One does not need to be clairvoyant to know that the left will have worked itself into quite a froth by this time next year, when the Anzac centenary will incite and inflame that tear-it-down instinct at the heart of what passes for the ‘progressive’ intelligentsia
He quoted Bendle:
“…the attack on Anzac and the Digger legend is an elitist project explicitly dedicated to destroying the popular view of these traditions held by Australians, and is being led by a cadre of academics, media apparatchiks, and some disaffected ex-army officers overwhelmingly located in Canberra and ensconced in elite institutions, including the Australian Defense Force Academy, the Australian National University and the Australian War Memorial, where the Australian officer corps and bureaucratic elite receive their education.”

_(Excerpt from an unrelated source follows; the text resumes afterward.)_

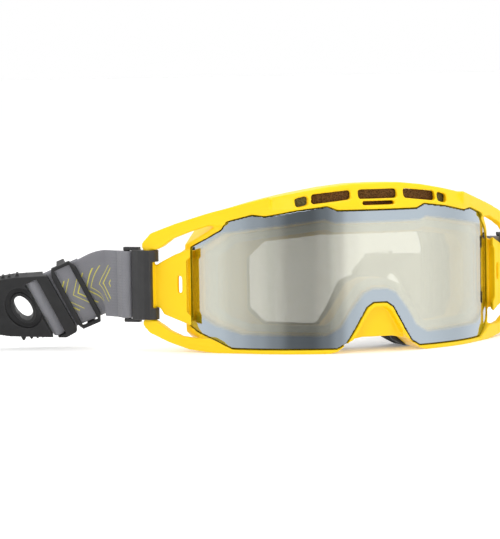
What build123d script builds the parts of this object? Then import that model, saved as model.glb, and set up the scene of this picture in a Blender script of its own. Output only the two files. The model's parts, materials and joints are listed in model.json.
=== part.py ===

Next year will be the 100th anniversary of the landing at Gallipoli, so we have twelve months to prepare for the left’s onslaught of unrelenting hatred and denigration of Anzac Day. Why should we prepare? Because, like most of our pre-PC beliefs, traditions and institutions, Anzac Day is a threat to the “progressive” left.
From the above extract of Mervyn Bendle’s essay… the reach of the left’s obsession with being “progressive” is entering a new phase, what Orwell described in the Newspeak word, doublethink. I guess a good example of doublethink would be, as Bendle points out, some of those employed as academics and bureaucrats at the War Memorial and the Defense Academy who have set about undermining the very history and historical memory they are paid to protect and enhance.
… Since the Seventies and Eighties the ideology of the left has slithered into just about every institution in Australia. Under the original, harmless sounding name of political correctness (Orwell’s Ministry of Truth), our schools, universities, government departments, media, and courts — indeed, most of our political and social debates — are manipulated and controlled by the proponents of political correctness.
An unfortunate viral network exists that controls and feeds history departments in universities, as well as media studies, journalism schools, teacher-training and, of course, media organisations like the ABC, SBS and Fairfax. Most writers today seem to under the spell of left-wing ideology. Political parties like the ALP and the Greens are in lock step. On-line, the righteous-left, always bleating on about human rights, are vicious and vile.
The BDS movement is a logical and non-violent response to human rights abuses in Palestine, so why is it being threatened in a country like America that prides itself on free speech.
In the US, politicians and conservative commentators are arguing for the criminalisation of BDS. This would have a chilling effect on free speech in a nation that likes to pride itself on the sanctity of the First Amendment.
… a number of US academics, including Judith Butler and Rashid Khalidi, signed a recent statement that read in part:
It is important to recognise that boycotts are internationally affirmed and constitutionally protected forms of political expression … We are now witnessing accelerating efforts to curtail speech, to exercise censorship, and to carry out retaliatory action against individuals on the basis of their political views or associations, notably support for BDS.
Of course, the opposite is true; those who criticize Israel and the West find a ready audience on campus, whilst those who stand up for the values that America and Israel represent are demonized.
Sadly, Merv Bendle paid the price for speaking out. Let us applaud his honesty and integrity and his courageous attempt to stand up to the bullies.